The doctor stroked Tabitha’s hair. “I know.”

“He’ll ruin his life.”

“Okay.”

“Save him for me,” Tabitha whispered with a desperate sob. “Please save him for me. I know you don’t know me, but please save him for me.”

“Oh honey, you’re breaking my heart.”

“He says dumb things, but he doesn’t mean them.” Tabitha whispered the last part for herself and then somehow managed to grab the woman’s hand. She squeezed it tightly and fought to keep her in focus for Wyatt’s sake. She willed the wires in her brain to start working and made a deliberate attempt to speak slowly and clearly. “If you tell him, he will do something that will put him in prison. You cannot tell him.”

“Isn’t he the fighter?” someone else in the room asked. “One of those cage fighters?”

“Yes.” Tabitha was still trying to keep her words even, but her stomach was lurching, and all she managed to get out was, “Fighter.”

“We got it. We know what you’re saying. I’ll take care of it.” She stroked her face again. “I got your back, darlin’.”

Somehow, Tabitha knew she wasn’t lying, and the next time she threw up, it wasn’t quite so violent. She just let the poison come up, willing it to take all the horrible, hazy memories with it.

“Is her family out there?”

“They left.”

They left?” The woman’s voice was completely incredulous.

“When they saw the sheriff pull up, they just got up and walked out.”

There was another stunned silence in the room before the doctor sighed. “Yeah, I bet they did.”

“Save Wyatt,” Tabitha whispered one more time before she felt her eyes getting heavy again. “Okay?”

“Okay,” the doctor whispered bitterly. “We couldn’t save you, but we’ll save Wyatt tonight. That’s fair.”

* * *

“How hard is it to get a status update?”

“Sheriff—”

“No,” Wyatt’s father barked. “He’s her husband.
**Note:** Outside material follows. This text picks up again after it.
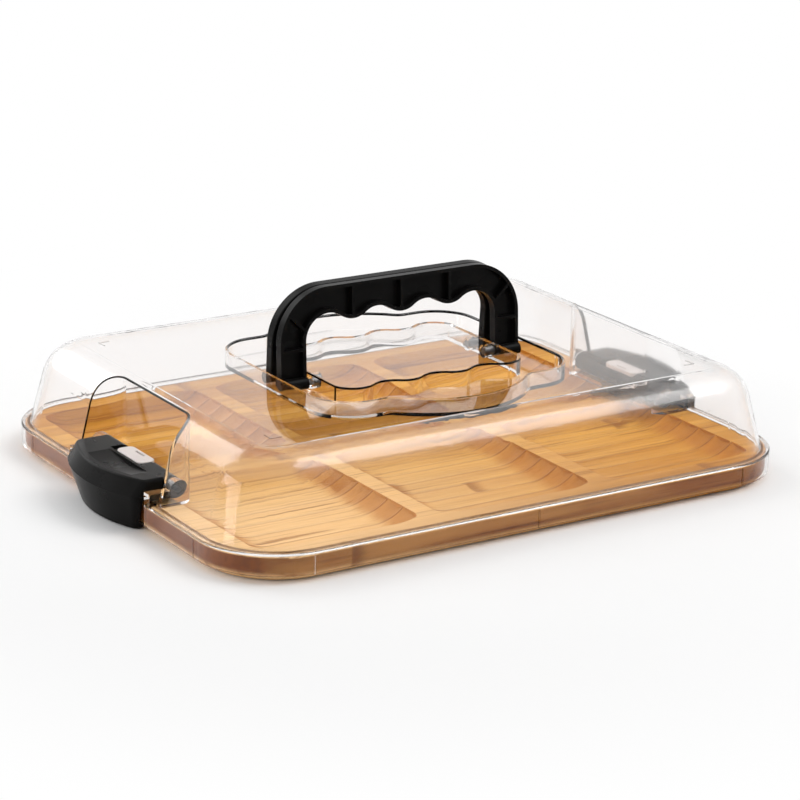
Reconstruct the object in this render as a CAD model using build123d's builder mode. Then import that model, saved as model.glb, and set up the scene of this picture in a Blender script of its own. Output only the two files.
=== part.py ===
# Bamboo cheese tray with a clear cover, a folding carry handle and two side latches.
# Millimetres, +Z up. The origin is the centre of the tray's underside, X runs along the length.
from build123d import *
import math
import os

os.makedirs("parts", exist_ok=True)

# Tray board
tray_length = 376.0
tray_width = 302.0
tray_thickness = 16.0
tray_corner = 46.0
tray_top_round = 1.5
tray_foot_round = 9.0

# Serving wells, each a set of hollow flutes that run along X and climb at both ends
well_columns = 3
well_rows = 2
well_margin_x = 19.0
well_margin_y = 17.0
well_divider = 11.5
well_bar = 20.0
well_corner = 12.0
well_depth = 9.0
well_bank = 6.0
well_scoop = 30.0
flute_count = 7
flute_sag = 1.6

# Cover
cover_wall = 1.8
skirt_clearance = 0.4
skirt_bottom = 5.0
skirt_round = 1.0
cover_height = 66.2
ledge_width = 5.2
dome_lean_x = 12.0
dome_lean_y = 14.5
dome_foot_corner = 43.0
dome_top_corner = 30.0
dome_round = 24.0

# Trough in the cover's top, which the folded handle lies in, and the island that it surrounds
trough_length = 169.0
trough_width = 139.0
trough_corner = 24.0
trough_depth = 10.0
trough_round = 1.2
finger_bay_reach = 21.0
finger_bay_chord = 94.0
finger_bay_round = 10.0
island_gap = 0.8
island_side_gap = 1.5

# Handle, two halves that stand together and fold outwards
handle_length = 166.0
handle_leg = 17.0
handle_thickness = 6.0
handle_reach = 55.6
handle_corner = 32.0
handle_edge_round = 0.8
handle_web = 1.8
handle_rim = 2.2
handle_rib = 1.8
handle_rib_angle = 45.0
finger_pitch = 33.6
finger_wave = 5.5
grip_depth = 15.8
pivot_spread = 8.8
pivot_drop = 6.0
pivot_offset = 5.5
pivot_boss = 3.6
handle_meeting_gap = 0.22
pin_diameter = 4.0
pin_grip = 7.0
pin_reach = 10.0
pin_boss_wall = 2.0
running_clearance = 0.05

# Side latches
latch_length = 84.4
latch_axis_inset = 17.0
latch_axis_z = 24.5
latch_barrel = 6.0
latch_seam_z = 22.0
latch_top_z = 31.0
latch_bottom_z = 0.8
latch_overhang = 18.0
latch_bow = 89.0
latch_top_draw = 5.5
latch_bottom_draw = 7.0
latch_underside = 19.2
latch_wall = 2.4
latch_edge_round = 2.0
latch_corner = 5.0
jaw_gap = 2.0
jaw_hook = 1.0
jaw_slope = 3.0
jaw_tip = 1.4
thumb_dish_radius = 150.0
thumb_dish_depth = 1.8
thumb_dish_shift = -6.0
dish_inset = 2.0

# Latch hinge in the cover
niche_half = 49.5
niche_depth = 27.0
niche_corner = 13.0
notch_half = 43.0
cheek_top = 25.0
hinge_pin_diameter = 3.0
hinge_pin_reach = 4.5

# Lock slider on each latch
slider_length = 30.0
slider_width = 11.0
slider_height = 2.4
slider_floor = 29.0
slider_setback = 3.5
slider_travel = 5.0
slider_clearance = 0.3
slider_end_round = 4.0
slider_edge_round = 0.6
stem_length = 8.0
stem_width = 3.0
stem_neck = 1.1
foot_width = 5.4
foot_height = 0.8
thumb_slot_length = 10.0
thumb_slot_width = 1.6
thumb_slot_inset = 2.8
thumb_slot_depth = 1.2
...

That means he’s got legal rights to know what the hell is going on with his wife. You go find a doctor who knows what’s going on, and then drag their ass out here to give us a real status. We’ve been waiting for almost two hours. I’m done.”
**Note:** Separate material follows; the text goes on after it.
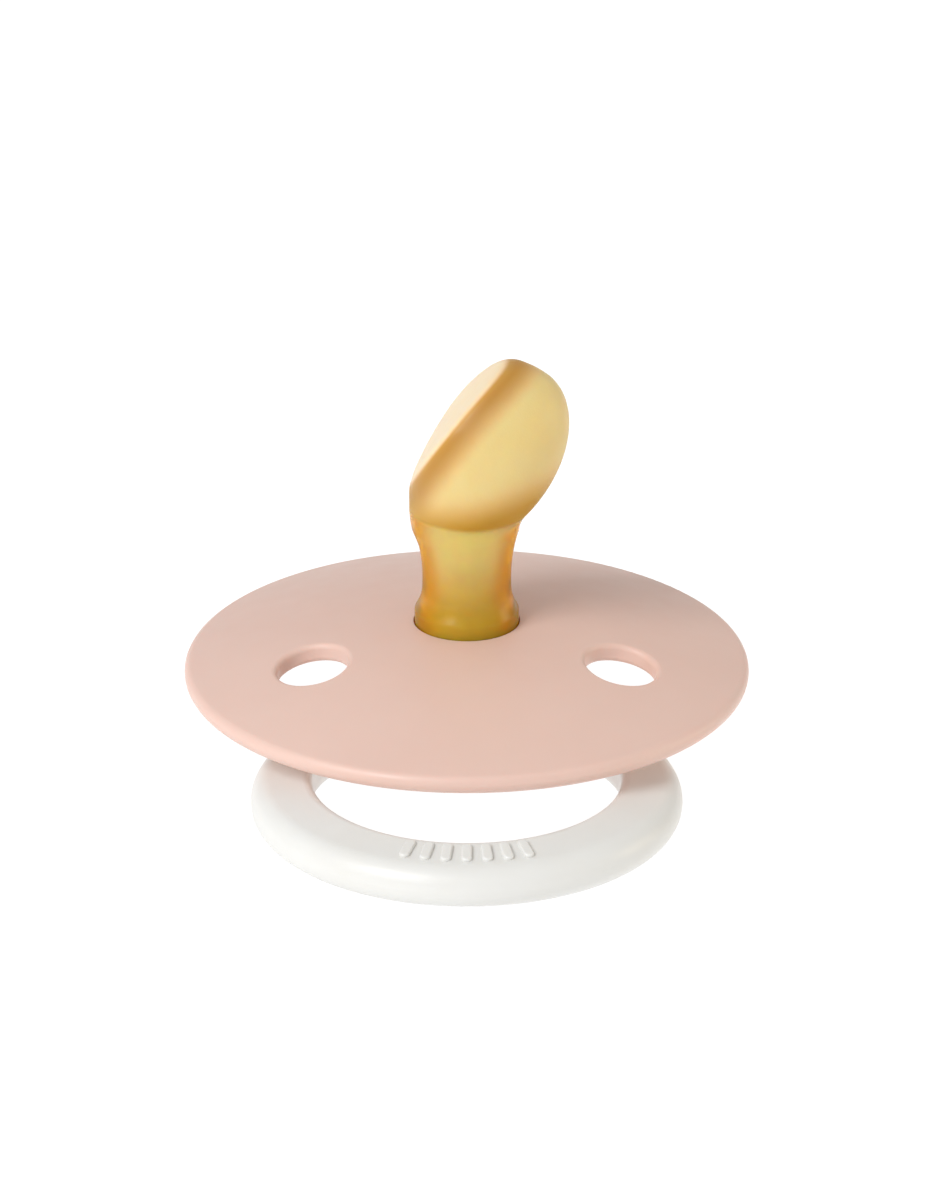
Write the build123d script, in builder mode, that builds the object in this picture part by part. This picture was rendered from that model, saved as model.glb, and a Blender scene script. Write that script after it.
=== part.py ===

“They know you’re waiting.”

“Listen to me, darlin’.” His father leaned in closer to the lady behind the desk, his voice shaking in anger. “I promised my son I would get him to see his wife. Now either you’re gonna make it happen, or I’m gonna go back there and do it for you. Got it?”

She stood up from behind the desk. “Fine, I’ll go check on her.”

“Thank you.” He leaned back against the desk and folded his arms over his chest as he looked to Wyatt. “You okay?”

Wyatt shook his head silently. He had moved past tears and was into raw shock and horror. He’d thrown up twice since getting to the hospital, and his stomach was still churning. Until this moment, he wouldn’t have been able to comprehend something destroying him this intensely.

As long as Tabitha lived through this, Wyatt told himself, he could survive everything.

Please, God, let her live.

He dropped his head back into hands and stayed there, wishing he had Jules with him. Going through this without his twin made it worse, as if that was possible.

“Sheriff Conner.”

Wyatt jerked his head up, looking to the doctor who walked around the corner. She had short dark hair and a wan smile for them when Wyatt jumped to his feet.